Problem details | Take the material below and write it all out again exactly.

Information shown |
____
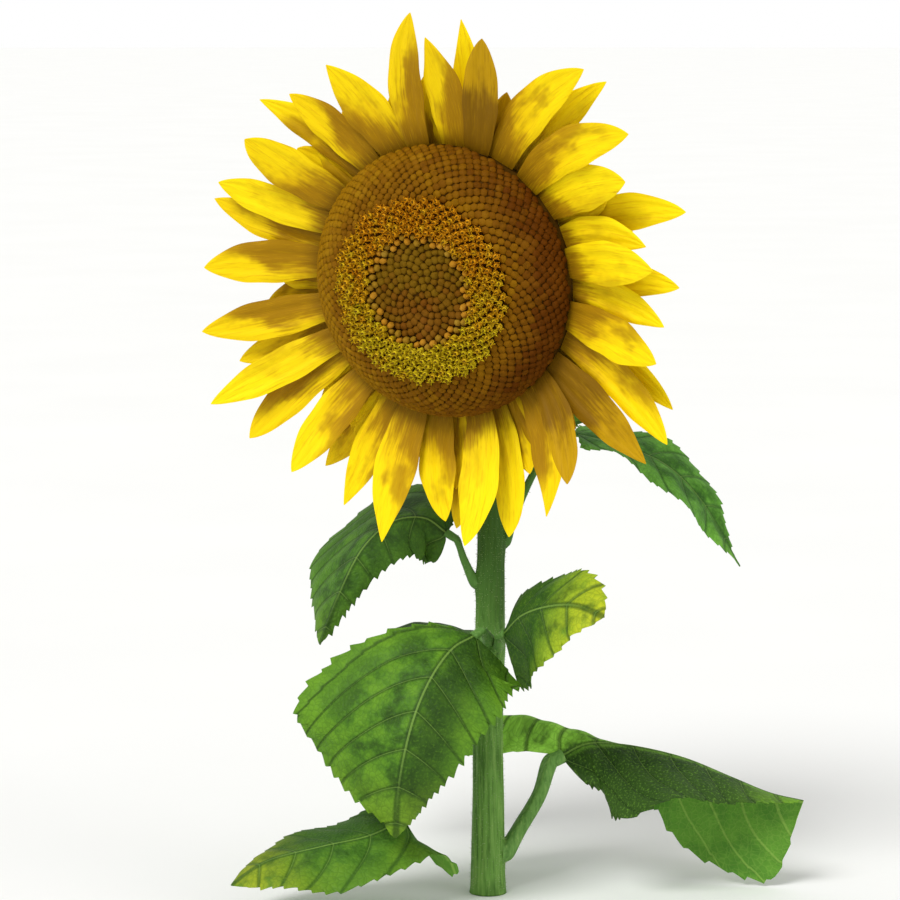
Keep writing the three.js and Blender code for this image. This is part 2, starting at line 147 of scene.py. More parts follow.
def circle(sides: int) -> Array:
    """Points (sides, 3) of a unit circle about +Z."""
    angle = even_turns(sides)
    return np.stack([np.cos(angle), np.sin(angle), np.zeros(sides)], axis=-1)


def turn_about_z(angle: Array) -> tuple[Array, Array]:
    """Outward and sideways unit vectors at angles (radians) clockwise from +Y.

    Args:
        angle: angles from +Y towards +X.

    Returns:
        Outward (sin a, cos a, 0) and sideways (cos a, -sin a, 0) vectors.
    """
    zero = np.zeros_like(angle)
    outward = np.stack([np.sin(angle), np.cos(angle), zero], axis=-1)
    sideways = np.stack([np.cos(angle), -np.sin(angle), zero], axis=-1)
    return outward, sideways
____
Response to the exercise |
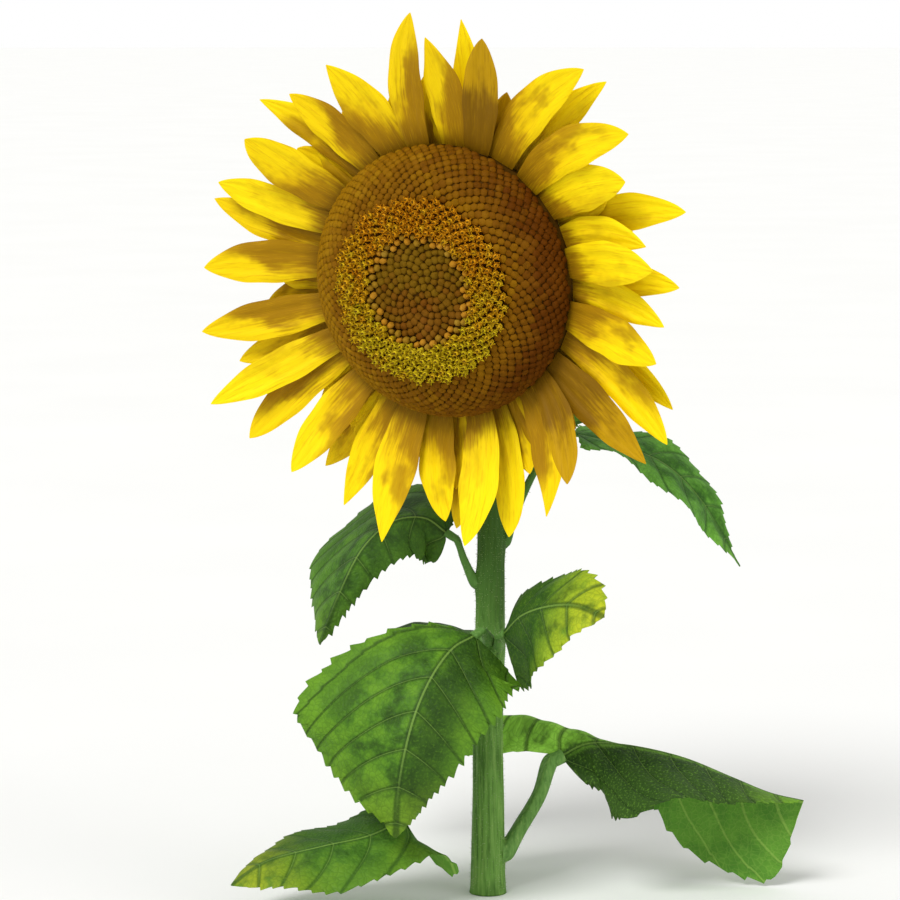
Keep writing the three.js and Blender code for this image. This is part 2, starting at line 147 of scene.py. More parts follow.
def circle(sides: int) -> Array:
    """Points (sides, 3) of a unit circle about +Z."""
    angle = even_turns(sides)
    return np.stack([np.cos(angle), np.sin(angle), np.zeros(sides)], axis=-1)


def turn_about_z(angle: Array) -> tuple[Array, Array]:
    """Outward and sideways unit vectors at angles (radians) clockwise from +Y.

    Args:
        angle: angles from +Y towards +X.

    Returns:
        Outward (sin a, cos a, 0) and sideways (cos a, -sin a, 0) vectors.
    """
    zero = np.zeros_like(angle)
    outward = np.stack([np.sin(angle), np.cos(angle), zero], axis=-1)
    sideways = np.stack([np.cos(angle), -np.sin(angle), zero], axis=-1)
    return outward, sideways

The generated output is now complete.